How do I remove background noise from a podcast?
The three most effective tools for background noise removal are Adobe Podcast’s Enhance Speech (free, browser-based, excellent results), Auphonic (free for two hours per month, automatic noise reduction), and Descript’s Studio Sound feature (paid, integrated into the editing workflow). All three process recordings automatically without manual EQ or compression settings.
Should I edit out all filler words?
No. Removing all filler words creates an unnaturally perfect speech cadence that sounds robotic. Remove filler words that interrupt comprehension (clusters of three or more, or long ‘uhhhhhs’ that break sentence flow) while leaving occasional natural speech irregularities that keep the conversation feeling authentic.

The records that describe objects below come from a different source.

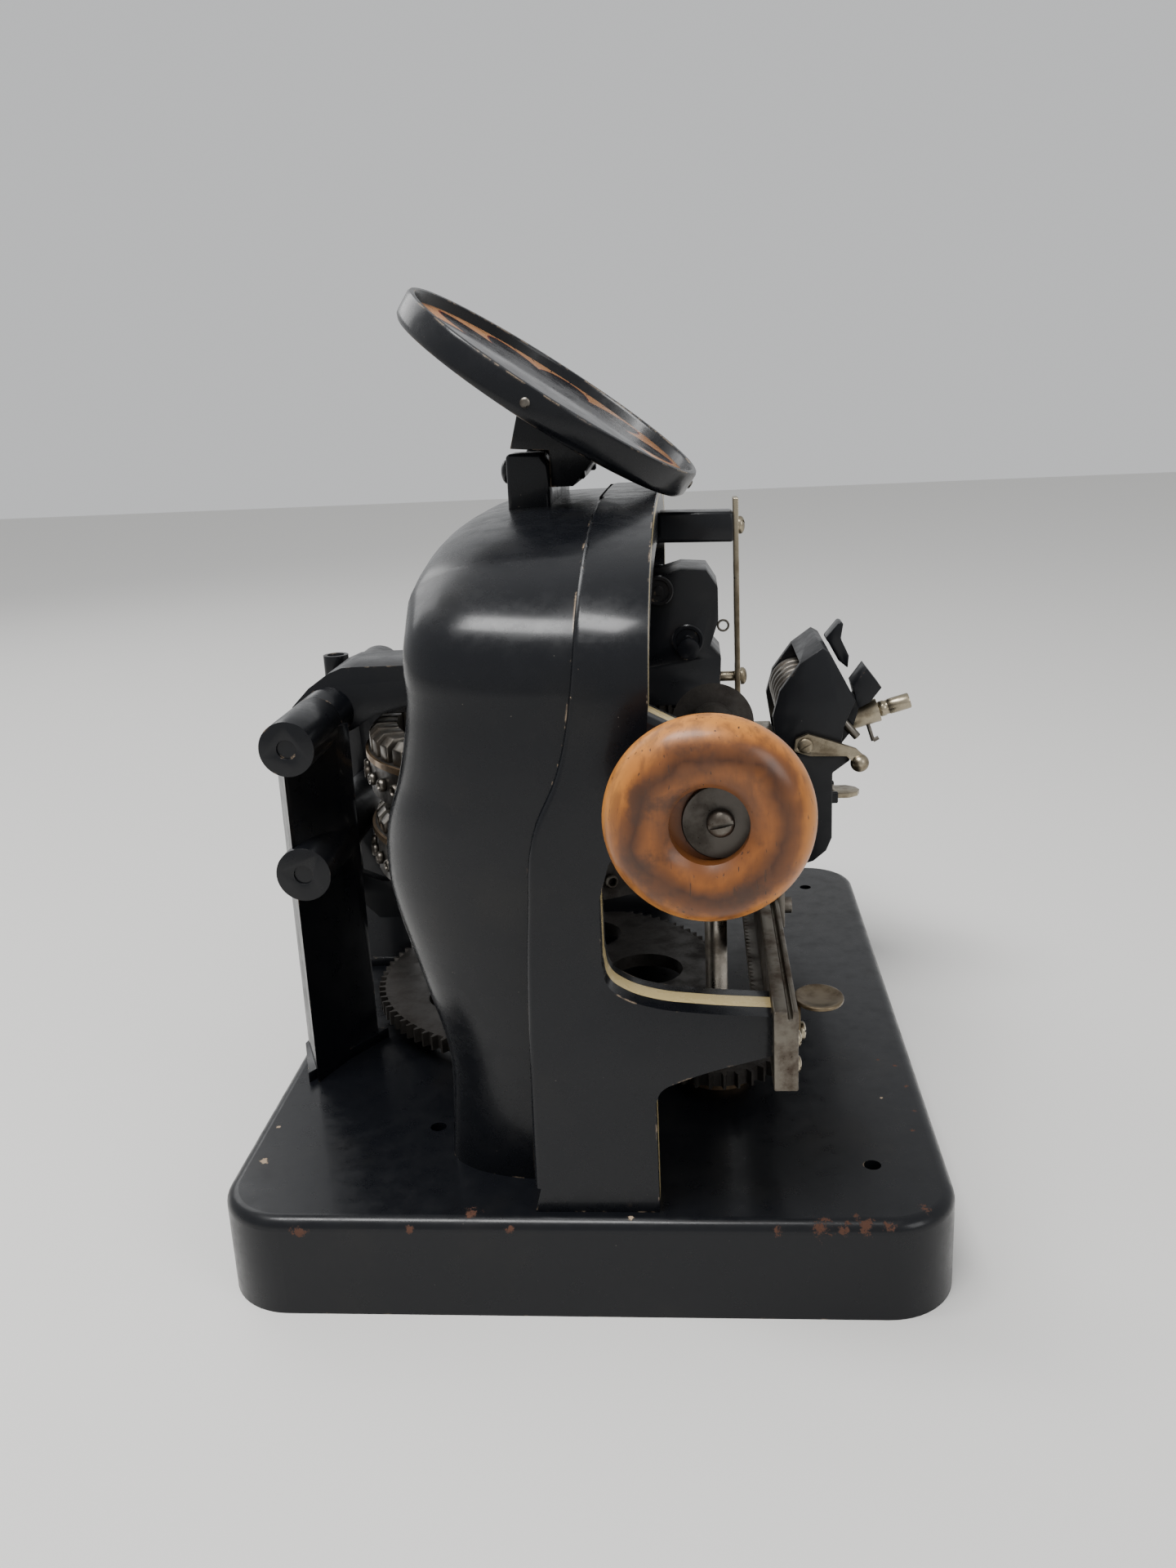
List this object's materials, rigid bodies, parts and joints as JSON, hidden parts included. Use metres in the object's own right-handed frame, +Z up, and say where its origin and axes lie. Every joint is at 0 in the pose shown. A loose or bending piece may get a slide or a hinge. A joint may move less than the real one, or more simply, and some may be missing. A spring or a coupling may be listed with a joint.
{
  "type": "hand plate embossing press",
  "caption": "Cast-iron desk press with an arched frame, stacked type wheels, press beam, wooden side knob, tilted index dial and sliding plate carriage.",
  "frame": {"origin": "middle of the base at the surface it stands on", "axes": "+X toward the operator, +Y to the operator's right (the knob is at -Y), +Z up"},
  "size_m": [0.3144, 0.437, 0.3999],
  "materials": {
    "japanned_iron": "gloss black enamel, worn",
    "knob_wood": "varnished, worn",
    "nickel": "dulled nickel plate",
    "bronze": "tarnished",
    "dark_steel": "oiled, darkened",
    "bare_iron": "dark, oiled",
    "dial_plate": "printed plate"
  },
  "bodies": {
    "frame": {"base_slab": "japanned_iron", "arch_frame": "japanned_iron", "rail_bar": "dark_steel", "frame_screws": "nickel", "feed_rack": "dark_steel", "margin_stops": "dark_steel", "rear_post_left": "japanned_iron", "rear_post_right": "japanned_iron", "beam_pin": "nickel", "lever_pin": "nickel", "spindle_bearing": "bronze", "knob_bracket": "japanned_iron", "counter_bearing": "bronze", "top_bracket": "japanned_iron", "guide_strip": "nickel", "dial_dish": "japanned_iron", "dial_insert": "dial_plate", "dial_rivets": "japanned_iron", "dial_lug": "japanned_iron", "dial_bracket": "japanned_iron", "dial_bolts": "japanned_iron"},
    "beam": {"press_beam": "japanned_iron", "press_hammer": "bare_iron", "head_stud": "nickel", "head_ring": "nickel", "beam_cup": "japanned_iron"},
    "lever": {"die_lever": "bare_iron", "die_anvil": "bare_iron"},
    "wheels": {"wheel_spindle": "nickel", "punch_wheel": "bare_iron", "die_wheel": "bare_iron", "punch_heads": "dark_steel", "die_heads": "dark_steel", "punch_strap": "bronze", "die_strap": "bronze", "punch_eyelets": "dark_steel", "die_eyelets": "dark_steel", "spindle_gear": "bare_iron"},
    "knob": {"wood_knob": "knob_wood", "knob_washer": "nickel", "knob_screw": "nickel", "knob_shaft": "nickel", "knob_mitre": "bare_iron"},
    "counter": {"counter_shaft": "nickel", "counter_mitre": "bare_iron", "counter_pinion": "bare_iron"},
    "carriage": {"carriage_saddle": "japanned_iron", "carriage_cheeks": "japanned_iron", "carriage_block": "japanned_iron", "tube_boss": "nickel", "carriage_rods": "nickel", "lever_screw": "nickel", "plate_table": "nickel"},
    "drum": {"ribbed_drum": "dark_steel"},
    "tube": {"tube_knob": "nickel"},
    "ball": {"ball_lever": "nickel"},
    "clamp": {"clamp_lever": "japanned_iron"},
    "tab": {"finger_tab": "nickel"},
    "paddle": {"release_paddle": "nickel"}
  },
  "joints": [
    {"name": "beam_press", "type": "hinge", "parent": "frame", "child": "beam", "pos_m": [-0.1284, 0, 0.206], "axis": [0, 1, 0], "range_deg": [0, 0.8], "stiffness_Nm_per_rad": 60, "springref_deg": -2.86},
    {"name": "die_lift", "type": "hinge", "parent": "frame", "child": "lever", "pos_m": [-0.1269, 0, 0.148], "axis": [0, -1, 0], "range_deg": [0, 0.85]},
    {"name": "wheel_turn", "type": "hinge", "parent": "frame", "child": "wheels", "pos_m": [-0.029, 0, 0.1], "axis": [0, 0, 1], "continuous": true},
    {"name": "counter_turn", "type": "hinge", "parent": "frame", "child": "counter", "pos_m": [0.0564, -0.082, 0.1], "axis": [0, 0, 1], "continuous": true},
    {"name": "knob_turn", "type": "hinge", "parent": "frame", "child": "knob", "pos_m": [0.0564, -0.15, 0.215], "axis": [0, 1, 0], "continuous": true},
    {"name": "carriage_slide", "type": "slide", "parent": "frame", "child": "carriage", "axis": [0, 1, 0], "range_m": [-0.11, 0.018]},
    {"name": "drum_turn", "type": "hinge", "parent": "carriage", "child": "drum", "pos_m": [0.108, 0.094, 0.184], "axis": [0, 1, 0], "continuous": true},
    {"name": "tube_turn", "type": "hinge", "parent": "carriage", "child": "tube", "pos_m": [0.1494, 0.075, 0.17742], "axis": [0.96, 0, 0.28], "continuous": true},
    {"name": "ball_lever_swing", "type": "hinge", "parent": "carriage", "child": "ball", "pos_m": [0.108, 0.058, 0.163], "axis": [0, 1, 0], "range_deg": [-25, 0]},
    {"name": "clamp_swing", "type": "hinge", "parent": "carriage", "child": "clamp", "pos_m": [0.1318, 0.095, 0.201], "axis": [0, 1, 0], "range_deg": [0, 35]},
    {"name": "tab_press", "type": "hinge", "parent": "carriage", "child": "tab", "pos_m": [0.1256, 0.084, 0.1283], "axis": [0, 1, 0], "range_deg": [0, 18], "stiffness_Nm_per_rad": 0.05, "springref_deg": -5.73},
    {"name": "paddle_swing", "type": "hinge", "parent": "frame", "child": "paddle", "pos_m": [0.086, -0.172, 0.111], "axis": [1, 0, 0], "range_deg": [-12, 12], "stiffness_Nm_per_rad": 0.05}
  ],
  "couplings": [
    {"joint": "die_lift", "follows": "beam_press", "ratio": 1},
    {"joint": "counter_turn", "follows": "wheel_turn", "ratio": -3},
    {"joint": "knob_turn", "follows": "wheel_turn", "ratio": 3}
  ]
}
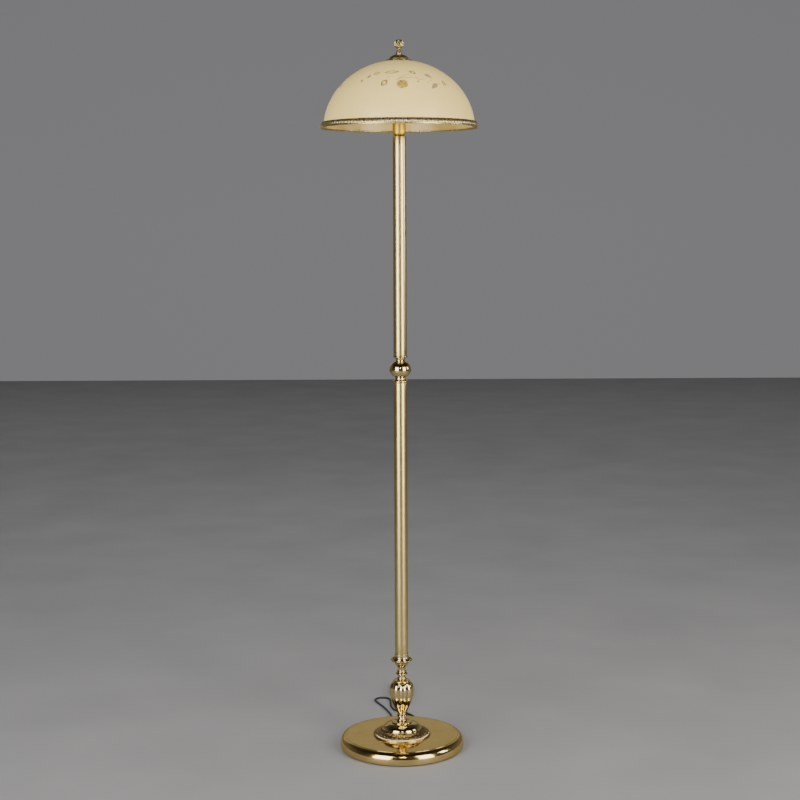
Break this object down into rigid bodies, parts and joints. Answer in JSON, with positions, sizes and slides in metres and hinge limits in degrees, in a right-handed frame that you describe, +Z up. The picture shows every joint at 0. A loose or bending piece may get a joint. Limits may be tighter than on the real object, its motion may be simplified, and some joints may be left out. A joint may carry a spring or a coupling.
{
  "type": "floor lamp",
  "caption": "Polished brass floor lamp: weighted round base, fluted vase, tubular column with a ball knot, downward opal glass dome, inline cord switch.",
  "frame": {"origin": "on the floor at the centre of the round base", "axes": "+Z up the column; +Y away from the side the lamp is seen from, where the cord leaves the base; +X to the right seen from the front"},
  "size_m": [0.3759, 0.6915, 1.7128],
  "materials": {
    "felt": "dark felt, matt",
    "cast_iron": "rough cast",
    "polished_brass": "polished and lacquered",
    "zinc_steel": "zinc plated, worn",
    "antique_brass": "cast, darkened in the hollows and rubbed bright on the ridges",
    "phenolic": "black moulded, slightly glossy",
    "bulb_cap_metal": "rolled thread, satin",
    "frosted_glass": "frosted inside",
    "black_rubber": "matt",
    "opal_glass": "cream opal, satin outside, with printed gold flowers",
    "cord_jacket": "smooth flexible jacket, satin",
    "lead_insulation": "smooth",
    "switch_plastic": "fine-grained moulding",
    "rocker_plastic": "polished moulding",
    "nickel_pins": "nickel plated",
    "tie_strip": "matt rubber strip"
  },
  "bodies": {
    "lamp": {"felt_pad": "felt", "base_weight": "cast_iron", "base_cover": "polished_brass", "clamp_washer": "zinc_steel", "clamp_nut": "zinc_steel", "lower_rod": "zinc_steel", "base_rosette": "antique_brass", "rosette_dome": "polished_brass", "tier_collar": "antique_brass", "lower_neck": "polished_brass", "fluted_vase": "polished_brass", "vase_shoulder": "polished_brass", "turned_spool": "polished_brass", "saucer": "polished_brass", "foot_ring": "polished_brass", "lower_tube": "polished_brass", "foot_bush": "zinc_steel", "knot_lower_bush": "zinc_steel", "knot_lower_collar": "polished_brass", "knot_ball": "polished_brass", "knot_upper_collar": "polished_brass", "knot_nipple": "zinc_steel", "knot_upper_bush": "zinc_steel", "upper_tube": "polished_brass", "top_bush": "zinc_steel", "top_nipple": "zinc_steel", "top_cup": "polished_brass", "cluster_hub": "polished_brass", "arm_nipples": "zinc_steel", "lampholder_left": "phenolic", "lampholder_right": "phenolic", "bulb_cap_left": "bulb_cap_metal", "bulb_cap_right": "bulb_cap_metal", "bulb_glass_left": "frosted_glass", "bulb_glass_right": "frosted_glass", "shade_rod": "zinc_steel", "seat_nut": "zinc_steel", "seat_disc": "polished_brass", "seat_rubber": "black_rubber", "glass_dome": "opal_glass", "rim_band": "antique_brass", "cap_rubber": "black_rubber", "top_cap": "polished_brass", "supply_cable": "cord_jacket", "lamp_leads": "lead_insulation", "cord_gland": "black_rubber", "cord_lead": "cord_jacket", "switch_base": "switch_plastic", "switch_cover": "switch_plastic", "switch_contacts": "nickel_pins", "switch_screws": "zinc_steel", "cord_link": "cord_jacket", "cord_hank": "cord_jacket", "hank_tie": "tie_strip", "cord_tail": "cord_jacket", "plug_body": "switch_plastic", "plug_pins": "nickel_pins"},
    "rocker": {"switch_rocker": "rocker_plastic"},
    "cap_nut_washer": {"finial_washer": "polished_brass"},
    "finial_nut": {"finial": "polished_brass"}
  },
  "joints": [
    {"name": "rocker_press", "type": "hinge", "parent": "lamp", "child": "rocker", "pos_m": [0, 0.336, 0.0125], "axis": [1, 0, 0], "range_deg": [0, 14]},
    {"name": "finial_lift", "type": "slide", "parent": "lamp", "child": "cap_nut_washer", "axis": [0, 0, 1], "range_m": [0, 0.006]},
    {"name": "finial_turn", "type": "hinge", "parent": "cap_nut_washer", "child": "finial_nut", "pos_m": [0, 0, 1.69], "axis": [0, 0, 1], "range_deg": [0, 2160]}
  ],
  "couplings": [
    {"joint": "finial_turn", "follows": "finial_lift", "rad_per_m": 6283.2}
  ]
}
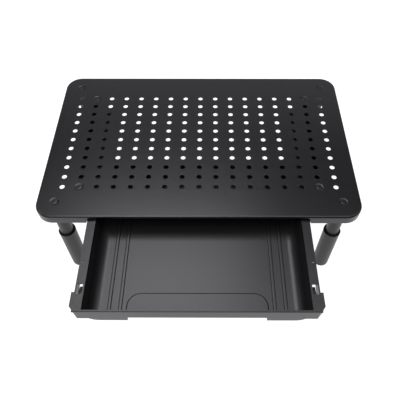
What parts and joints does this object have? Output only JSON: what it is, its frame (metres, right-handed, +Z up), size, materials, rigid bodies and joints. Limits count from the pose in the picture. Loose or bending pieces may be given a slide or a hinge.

How long should podcast editing take?
Manual editing takes 2 to 4 hours per hour of raw audio. AI-assisted editing with tools like Descript reduces this to 30 to 60 minutes per hour. Interview podcasts with minimal preparation require more editing time than scripted solo shows. Consistent use of the four-phase workflow described in this guide typically reduces editing time by 40 to 50 percent.
What is the best free podcast editing software?
Audacity is the best free desktop editing software, available on Windows, Mac, and Linux with a full feature set including noise reduction, multi-track recording, and export to all major audio formats. GarageBand (Mac only) is easier to use. Descript offers a free tier with limited monthly transcription minutes that is sufficient for podcasters publishing one short episode per week.